The Universal Recommender Version Log
PIO-0.11.0 supports use of Elasticsearch 5.x, Spark 2.x, and Scala 2.11. The UR can be compiled for all these except ES 5.x by changing the
build.sbt file. In a minor release we will provide alternative
build.sbt files as examples of how to do this. ES 5 support is nearly ready in a PR and will be incorporated as soon as it is ready. ES 5 uses the REST API exclusively and so will support authentication and certain ES as a service hosts. It also has some significant performance improvements.
This is a major upgrade release with several new features. Backward compatibility with 0.5.0 is maintained. Note: We no longer have a default
engine.json file so you will need to copy
engine.json and edit it to fit your data. See the Universal Recommender Configuration docs.
- Performance: Nearly a 40% speedup for most model calculation, and a new tuning parameter that can yield further speed improvements by filtering out unused or less useful data from model building. See
minEventsPerUser in the UR configuration docs.
- Complimentary Purchase aka Item-set Recommendations: "Shopping-cart" type recommendations. Can be used for wishlists, favorites, watchlists, any list based recommendations. Used with list or user data.
- Exclusion Rules: now we have business rules for inclusion, exclusion, and boosts based on item properties.
- PredictionIO 0.11.0: Full compatibility, but no support for Elasticsearch 5, an option with PIO-0.11.0.
- New Advanced Tuning: Allows several new per indicator / event type tuning parameters for tuning model quality in a more targeted way.
- Norms Support: For large dense datasets norms are now the default for model indexing and queries.
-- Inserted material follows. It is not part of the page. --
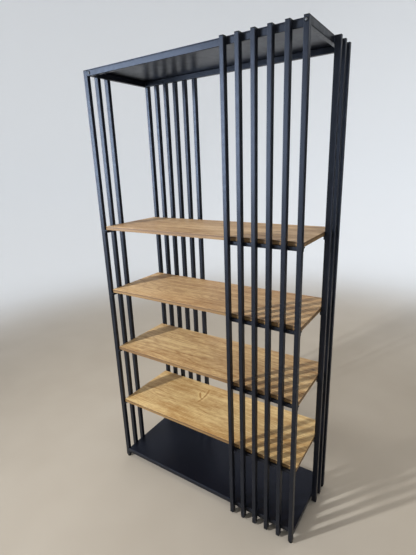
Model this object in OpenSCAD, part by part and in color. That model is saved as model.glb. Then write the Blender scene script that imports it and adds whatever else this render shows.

This should result in slight precision gains, so better results.
- Mahout 0.13.0 Support: the UR no longer requires a local build of Mahout.
- GPU Support: via Mahout 0.13.0 the core math of the UR now supports the use of GPUs for acceleration.
- Timeout Protection: Queries for users with very large histories could cause a timeout. We now correctly limit the amount of user history that is used as per documentation, which will all but eliminate timeouts.
- Bug Fixes: The use of
blackListEvents as defined in
engine.json was not working for an empty list, which should and now does disable any blacklisting except explicit item blacklists contained in the query.
- Apache PIO Compatible: The first UR version compatible with Apache PredictionIO-0.10.0-incubating. All past versions do not work and should be upgraded to this. The ActionML build of PIO is permanently deprecated since it is merged with Apache PIO.
v0.4.2 Replaces 0.4.1
- Fixes bug when a
pio build failure triggered by the release of Apache PIO. If you have problems building v0.4.0 use this version. It is meant to be used with PredictionIO-0.9.7-aml.
- Requires a custom build of Apache Mahout: instructions on the doc site This is temporary until the next Mahout release, when we will update to 0.4.3 (uses predicitonio-0.9.7-aml) and 0.5.0 (which uses predictionio-0.10.0 from Apache)
- This version requires PredictionIO-0.9.7-aml found here.
- New tuning params are now available for each "indicator" type, making indicators with a small number of possible values much more useful—things like gender or category-preference. See docs for configuring the UR and look for the
- New forms of recommendations backfill allow all items to be recommended even if they have no user events yet. Backfill types include random and user defined. See docs for configuring the UR and look for the
- This version requires PredictionIO-0.9.7-aml from the ActionML repo here.
- Implements a moving time window if events: Now supports the
SelfCleanedDataSource trait. Adding params to the
DataSource part of
engine.json allows control of de-duplication, property event compaction, and a time window of event. The time window is used to age out the oldest events. Note: this only works with the ActionML fork of PredictionIO found in the repo mentioned above.
- Parameter changed:
backfillField: duration to accept Scala Duration strings. This will require changes to all engine.json files that were using the older # of seconds duration.
- Event-types used in queries: added support for indicator predictiveness testing with the MAP@k tool. This is so only certain mixes of user events are used at query time.
- Bug fix: which requires that the
typeName in engine.json is required be
"items", with this release the type can be any string.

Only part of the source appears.